Later that year, Arrington appeared on ’1Question?’ on 7 Days of Funk, an album by Riddick and Snoop Dogg under his Snoopzilla alias. The second stage of Arrington’s career had come full circle: sampled by Snoop in 1993, collaboration with him in 2013. Performing in support of Higher, Arrington found new peers in Dâm-Funk, Flying Lotus and Beat Junkie vets J Rocc and DJ Rhettmatic. “It continued to develop my excitement, finding people who thought more like I did,” he says, “people who think more like jazz musicians, who keep searching and pushing the envelope.”

With one eye on the future, Arrington recently took time to revisit his past. The Way Out (80​-​84) retrospective (due out on September 29 via Tummy Touch Records) collects not only his classic material, but also five recently-finished tracks that began life in the ‘80s but were deemed “too progressive” by his label at the time. Revamping those demos with new vocals and music, Arrington felt he had to walk a fine line, trying to “stay true to what the track was then but inserting enough of where I am now.”

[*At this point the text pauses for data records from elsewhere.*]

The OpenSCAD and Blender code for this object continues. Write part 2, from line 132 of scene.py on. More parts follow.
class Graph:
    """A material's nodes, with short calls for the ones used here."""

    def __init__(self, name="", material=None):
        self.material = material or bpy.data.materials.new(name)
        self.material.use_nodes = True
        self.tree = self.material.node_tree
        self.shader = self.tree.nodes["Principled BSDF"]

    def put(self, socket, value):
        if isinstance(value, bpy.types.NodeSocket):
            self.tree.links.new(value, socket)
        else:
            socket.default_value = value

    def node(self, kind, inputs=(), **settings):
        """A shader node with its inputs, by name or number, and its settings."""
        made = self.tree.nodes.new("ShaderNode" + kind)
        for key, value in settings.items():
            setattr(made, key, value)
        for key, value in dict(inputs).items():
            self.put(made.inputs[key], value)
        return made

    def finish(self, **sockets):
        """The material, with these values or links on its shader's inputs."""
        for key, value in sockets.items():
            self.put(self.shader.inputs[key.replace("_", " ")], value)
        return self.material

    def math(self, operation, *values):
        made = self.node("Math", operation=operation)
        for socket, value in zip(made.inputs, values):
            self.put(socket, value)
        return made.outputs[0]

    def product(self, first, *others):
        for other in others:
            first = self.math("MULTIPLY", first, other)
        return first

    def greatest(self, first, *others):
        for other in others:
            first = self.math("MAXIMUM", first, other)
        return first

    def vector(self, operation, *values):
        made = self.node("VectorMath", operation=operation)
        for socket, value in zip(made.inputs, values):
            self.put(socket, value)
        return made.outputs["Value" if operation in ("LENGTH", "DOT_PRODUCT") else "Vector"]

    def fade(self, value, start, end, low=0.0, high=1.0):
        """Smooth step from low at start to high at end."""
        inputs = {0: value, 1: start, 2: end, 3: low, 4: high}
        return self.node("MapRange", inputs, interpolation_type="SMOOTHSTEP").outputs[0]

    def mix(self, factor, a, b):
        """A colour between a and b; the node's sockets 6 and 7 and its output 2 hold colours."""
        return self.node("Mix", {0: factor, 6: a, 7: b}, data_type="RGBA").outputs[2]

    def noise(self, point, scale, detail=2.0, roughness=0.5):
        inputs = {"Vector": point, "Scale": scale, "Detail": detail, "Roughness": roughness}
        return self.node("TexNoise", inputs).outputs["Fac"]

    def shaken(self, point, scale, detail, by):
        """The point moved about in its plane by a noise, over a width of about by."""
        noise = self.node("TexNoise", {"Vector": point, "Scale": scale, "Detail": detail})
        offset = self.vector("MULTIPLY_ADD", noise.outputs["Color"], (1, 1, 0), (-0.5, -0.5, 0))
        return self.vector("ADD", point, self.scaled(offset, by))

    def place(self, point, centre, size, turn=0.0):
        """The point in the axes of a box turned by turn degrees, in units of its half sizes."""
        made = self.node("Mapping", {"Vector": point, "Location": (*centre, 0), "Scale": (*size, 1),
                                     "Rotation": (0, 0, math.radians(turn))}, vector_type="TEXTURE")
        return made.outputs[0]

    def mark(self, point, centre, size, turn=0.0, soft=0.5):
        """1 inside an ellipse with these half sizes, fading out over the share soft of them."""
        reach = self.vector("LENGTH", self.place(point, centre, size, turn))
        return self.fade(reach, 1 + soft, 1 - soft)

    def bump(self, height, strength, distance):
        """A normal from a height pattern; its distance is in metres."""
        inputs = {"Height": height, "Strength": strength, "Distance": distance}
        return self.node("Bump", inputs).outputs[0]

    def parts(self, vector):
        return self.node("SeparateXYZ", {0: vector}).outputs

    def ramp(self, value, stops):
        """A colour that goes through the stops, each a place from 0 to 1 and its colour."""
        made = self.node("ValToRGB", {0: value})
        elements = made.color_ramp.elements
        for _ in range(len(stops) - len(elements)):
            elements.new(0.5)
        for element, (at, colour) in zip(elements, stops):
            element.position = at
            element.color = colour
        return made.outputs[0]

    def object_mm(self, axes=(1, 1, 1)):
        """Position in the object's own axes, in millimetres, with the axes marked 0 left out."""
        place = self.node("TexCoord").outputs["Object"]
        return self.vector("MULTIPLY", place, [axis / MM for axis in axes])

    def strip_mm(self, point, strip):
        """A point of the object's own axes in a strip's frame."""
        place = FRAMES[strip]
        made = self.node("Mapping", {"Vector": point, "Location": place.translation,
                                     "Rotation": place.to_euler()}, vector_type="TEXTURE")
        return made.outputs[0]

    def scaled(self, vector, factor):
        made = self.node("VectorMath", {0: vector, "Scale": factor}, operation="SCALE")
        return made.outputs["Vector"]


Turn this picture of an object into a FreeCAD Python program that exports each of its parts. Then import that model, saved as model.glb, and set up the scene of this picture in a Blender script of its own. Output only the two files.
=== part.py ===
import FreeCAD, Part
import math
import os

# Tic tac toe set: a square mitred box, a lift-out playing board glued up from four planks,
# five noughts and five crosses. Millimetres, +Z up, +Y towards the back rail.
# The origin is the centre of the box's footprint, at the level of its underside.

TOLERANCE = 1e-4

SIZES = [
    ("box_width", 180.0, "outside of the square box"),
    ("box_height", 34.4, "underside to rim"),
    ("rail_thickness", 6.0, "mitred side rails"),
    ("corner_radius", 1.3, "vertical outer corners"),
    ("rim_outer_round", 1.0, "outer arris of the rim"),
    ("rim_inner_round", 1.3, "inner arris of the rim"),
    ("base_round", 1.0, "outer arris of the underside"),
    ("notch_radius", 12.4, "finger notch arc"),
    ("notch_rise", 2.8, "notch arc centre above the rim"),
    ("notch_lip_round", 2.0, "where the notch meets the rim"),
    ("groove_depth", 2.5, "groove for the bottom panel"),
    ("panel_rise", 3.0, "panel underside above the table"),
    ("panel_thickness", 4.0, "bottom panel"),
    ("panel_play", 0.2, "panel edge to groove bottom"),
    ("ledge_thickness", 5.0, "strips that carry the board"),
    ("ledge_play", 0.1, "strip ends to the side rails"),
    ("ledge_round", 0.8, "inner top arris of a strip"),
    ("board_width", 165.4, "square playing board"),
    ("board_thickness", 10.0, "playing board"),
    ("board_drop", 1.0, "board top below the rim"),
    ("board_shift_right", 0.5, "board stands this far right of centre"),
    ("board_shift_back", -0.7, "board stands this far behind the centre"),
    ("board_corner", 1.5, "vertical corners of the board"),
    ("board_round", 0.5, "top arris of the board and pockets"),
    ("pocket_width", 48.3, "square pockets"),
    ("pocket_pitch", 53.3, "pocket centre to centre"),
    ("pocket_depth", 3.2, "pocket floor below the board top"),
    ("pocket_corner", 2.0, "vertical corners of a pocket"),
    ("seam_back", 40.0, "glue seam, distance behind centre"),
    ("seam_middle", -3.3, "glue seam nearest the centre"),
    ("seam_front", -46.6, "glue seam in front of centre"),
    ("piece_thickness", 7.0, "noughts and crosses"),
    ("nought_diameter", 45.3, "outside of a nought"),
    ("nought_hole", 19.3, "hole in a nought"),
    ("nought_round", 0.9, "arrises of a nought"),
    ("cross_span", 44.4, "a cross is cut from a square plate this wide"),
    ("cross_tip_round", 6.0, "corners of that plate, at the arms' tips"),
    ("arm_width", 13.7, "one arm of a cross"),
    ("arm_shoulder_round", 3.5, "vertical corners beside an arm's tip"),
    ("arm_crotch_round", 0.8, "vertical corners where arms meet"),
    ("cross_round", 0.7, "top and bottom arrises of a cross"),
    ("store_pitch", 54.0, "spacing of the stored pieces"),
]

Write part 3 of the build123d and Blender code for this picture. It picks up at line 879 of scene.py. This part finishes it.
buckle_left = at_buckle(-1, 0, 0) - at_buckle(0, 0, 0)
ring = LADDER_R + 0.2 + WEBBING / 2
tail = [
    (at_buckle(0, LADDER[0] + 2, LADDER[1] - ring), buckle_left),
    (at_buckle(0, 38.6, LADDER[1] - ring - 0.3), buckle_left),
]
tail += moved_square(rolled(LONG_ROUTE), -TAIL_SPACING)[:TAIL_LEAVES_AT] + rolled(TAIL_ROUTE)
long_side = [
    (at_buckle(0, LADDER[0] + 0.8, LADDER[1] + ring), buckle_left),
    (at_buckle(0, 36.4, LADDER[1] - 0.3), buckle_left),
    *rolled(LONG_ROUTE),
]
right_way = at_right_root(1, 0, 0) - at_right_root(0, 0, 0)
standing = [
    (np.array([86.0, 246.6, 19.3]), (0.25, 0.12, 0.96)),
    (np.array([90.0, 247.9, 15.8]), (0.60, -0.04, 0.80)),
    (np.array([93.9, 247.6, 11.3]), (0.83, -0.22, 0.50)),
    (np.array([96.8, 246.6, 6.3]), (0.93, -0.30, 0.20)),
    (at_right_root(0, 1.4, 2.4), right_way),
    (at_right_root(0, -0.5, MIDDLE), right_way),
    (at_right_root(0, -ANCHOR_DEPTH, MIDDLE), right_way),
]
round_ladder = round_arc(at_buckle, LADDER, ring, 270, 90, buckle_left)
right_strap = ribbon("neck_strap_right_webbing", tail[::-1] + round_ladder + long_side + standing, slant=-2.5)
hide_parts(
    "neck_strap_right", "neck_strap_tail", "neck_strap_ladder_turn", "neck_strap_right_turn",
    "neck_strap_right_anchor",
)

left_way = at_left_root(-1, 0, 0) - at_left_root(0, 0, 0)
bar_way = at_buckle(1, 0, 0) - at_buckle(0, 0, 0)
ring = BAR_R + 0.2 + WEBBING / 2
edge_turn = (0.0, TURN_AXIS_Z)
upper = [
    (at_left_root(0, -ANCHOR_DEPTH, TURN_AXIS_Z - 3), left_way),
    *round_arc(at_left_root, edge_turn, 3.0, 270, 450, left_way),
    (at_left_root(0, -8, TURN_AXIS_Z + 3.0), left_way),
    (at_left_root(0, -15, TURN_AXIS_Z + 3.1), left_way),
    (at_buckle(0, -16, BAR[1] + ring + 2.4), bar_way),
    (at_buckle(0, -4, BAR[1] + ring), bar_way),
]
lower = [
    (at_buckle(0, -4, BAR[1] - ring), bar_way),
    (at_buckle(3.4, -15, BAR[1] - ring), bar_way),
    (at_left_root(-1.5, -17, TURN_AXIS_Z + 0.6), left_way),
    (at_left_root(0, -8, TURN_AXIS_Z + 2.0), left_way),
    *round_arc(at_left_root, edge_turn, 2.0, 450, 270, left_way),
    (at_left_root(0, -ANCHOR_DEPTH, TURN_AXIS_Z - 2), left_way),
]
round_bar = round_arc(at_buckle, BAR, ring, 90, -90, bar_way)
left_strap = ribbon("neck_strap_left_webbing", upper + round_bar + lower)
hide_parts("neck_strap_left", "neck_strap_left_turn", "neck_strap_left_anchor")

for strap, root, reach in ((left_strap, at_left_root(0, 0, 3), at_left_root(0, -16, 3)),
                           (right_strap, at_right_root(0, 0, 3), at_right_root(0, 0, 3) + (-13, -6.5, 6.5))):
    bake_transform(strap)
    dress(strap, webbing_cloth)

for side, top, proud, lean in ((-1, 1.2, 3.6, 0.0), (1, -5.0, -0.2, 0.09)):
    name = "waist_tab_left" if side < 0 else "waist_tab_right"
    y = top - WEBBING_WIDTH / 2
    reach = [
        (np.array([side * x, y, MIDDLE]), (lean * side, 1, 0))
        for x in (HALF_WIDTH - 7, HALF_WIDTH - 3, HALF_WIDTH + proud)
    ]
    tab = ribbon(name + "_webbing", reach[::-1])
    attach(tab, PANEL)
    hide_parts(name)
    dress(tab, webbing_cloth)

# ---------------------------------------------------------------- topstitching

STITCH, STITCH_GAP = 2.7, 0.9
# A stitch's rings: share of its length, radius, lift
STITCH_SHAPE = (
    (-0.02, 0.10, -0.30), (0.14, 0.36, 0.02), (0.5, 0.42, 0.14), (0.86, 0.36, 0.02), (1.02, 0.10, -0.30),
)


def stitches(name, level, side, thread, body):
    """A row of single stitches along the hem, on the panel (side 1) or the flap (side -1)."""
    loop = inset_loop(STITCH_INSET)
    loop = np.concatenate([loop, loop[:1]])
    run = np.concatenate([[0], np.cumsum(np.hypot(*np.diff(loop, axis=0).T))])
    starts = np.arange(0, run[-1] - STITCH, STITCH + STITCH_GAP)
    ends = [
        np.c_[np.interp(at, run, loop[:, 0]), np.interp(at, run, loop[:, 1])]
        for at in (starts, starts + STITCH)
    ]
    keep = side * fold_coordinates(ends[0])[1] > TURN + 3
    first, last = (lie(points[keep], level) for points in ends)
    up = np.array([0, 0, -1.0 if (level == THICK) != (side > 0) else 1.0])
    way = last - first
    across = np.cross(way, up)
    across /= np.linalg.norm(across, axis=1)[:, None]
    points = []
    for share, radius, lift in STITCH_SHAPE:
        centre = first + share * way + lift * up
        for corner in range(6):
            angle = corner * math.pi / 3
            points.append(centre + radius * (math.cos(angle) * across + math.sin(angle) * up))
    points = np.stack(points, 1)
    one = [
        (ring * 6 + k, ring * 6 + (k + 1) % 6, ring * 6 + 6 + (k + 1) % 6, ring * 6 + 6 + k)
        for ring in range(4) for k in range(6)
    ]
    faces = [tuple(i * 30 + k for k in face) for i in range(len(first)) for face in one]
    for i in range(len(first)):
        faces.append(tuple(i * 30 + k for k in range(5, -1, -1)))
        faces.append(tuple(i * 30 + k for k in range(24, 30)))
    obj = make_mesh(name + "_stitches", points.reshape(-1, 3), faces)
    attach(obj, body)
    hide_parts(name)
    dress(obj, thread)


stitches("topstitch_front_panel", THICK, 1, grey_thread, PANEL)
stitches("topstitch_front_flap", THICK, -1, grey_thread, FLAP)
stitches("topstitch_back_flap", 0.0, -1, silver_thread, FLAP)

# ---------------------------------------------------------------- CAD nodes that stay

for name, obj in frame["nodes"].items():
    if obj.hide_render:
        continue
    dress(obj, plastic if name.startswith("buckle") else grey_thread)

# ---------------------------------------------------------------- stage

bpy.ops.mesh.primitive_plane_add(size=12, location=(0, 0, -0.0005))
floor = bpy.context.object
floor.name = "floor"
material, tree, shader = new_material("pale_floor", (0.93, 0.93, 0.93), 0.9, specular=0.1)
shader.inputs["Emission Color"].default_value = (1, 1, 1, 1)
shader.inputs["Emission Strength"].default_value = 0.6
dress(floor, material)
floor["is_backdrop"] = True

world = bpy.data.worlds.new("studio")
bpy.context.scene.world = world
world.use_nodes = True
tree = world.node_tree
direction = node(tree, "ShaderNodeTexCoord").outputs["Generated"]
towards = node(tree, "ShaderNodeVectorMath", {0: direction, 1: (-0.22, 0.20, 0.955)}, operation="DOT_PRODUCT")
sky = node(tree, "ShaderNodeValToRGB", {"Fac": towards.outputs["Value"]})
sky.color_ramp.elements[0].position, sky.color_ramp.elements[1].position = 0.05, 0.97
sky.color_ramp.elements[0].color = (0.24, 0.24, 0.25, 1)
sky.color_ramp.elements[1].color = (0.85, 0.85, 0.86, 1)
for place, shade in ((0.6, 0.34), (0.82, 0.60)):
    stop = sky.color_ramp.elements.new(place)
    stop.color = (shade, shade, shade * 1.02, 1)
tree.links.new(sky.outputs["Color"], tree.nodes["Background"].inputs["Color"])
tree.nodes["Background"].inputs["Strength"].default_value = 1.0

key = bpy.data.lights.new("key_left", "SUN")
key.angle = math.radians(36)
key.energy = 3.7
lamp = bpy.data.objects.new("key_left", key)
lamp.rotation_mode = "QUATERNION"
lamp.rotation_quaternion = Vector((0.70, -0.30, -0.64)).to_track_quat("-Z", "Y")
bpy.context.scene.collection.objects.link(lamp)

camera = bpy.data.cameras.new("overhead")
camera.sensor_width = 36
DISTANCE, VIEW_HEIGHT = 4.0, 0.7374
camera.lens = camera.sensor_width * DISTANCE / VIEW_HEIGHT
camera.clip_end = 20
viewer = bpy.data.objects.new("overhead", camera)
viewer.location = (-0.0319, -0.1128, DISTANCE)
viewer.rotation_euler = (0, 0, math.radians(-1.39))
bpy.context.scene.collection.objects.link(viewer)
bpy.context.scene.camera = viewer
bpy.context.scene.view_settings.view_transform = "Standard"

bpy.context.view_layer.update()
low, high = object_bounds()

The single ‘Without Your Love’ seamlessly combines old and new, and when informed of the FACT Singles Club’s positive review, Arrington was touched. “That’s the greatest compliment: that it doesn’t sound dated, but it’s true to where it came from,” he explains. “Especially at 58, to look back at where I was at 25, and to be able tell my younger self, ‘I’m respecting your creativity,’ and for my younger self to say, ‘wow, you’re still being creative’, it was wonderful to do that.”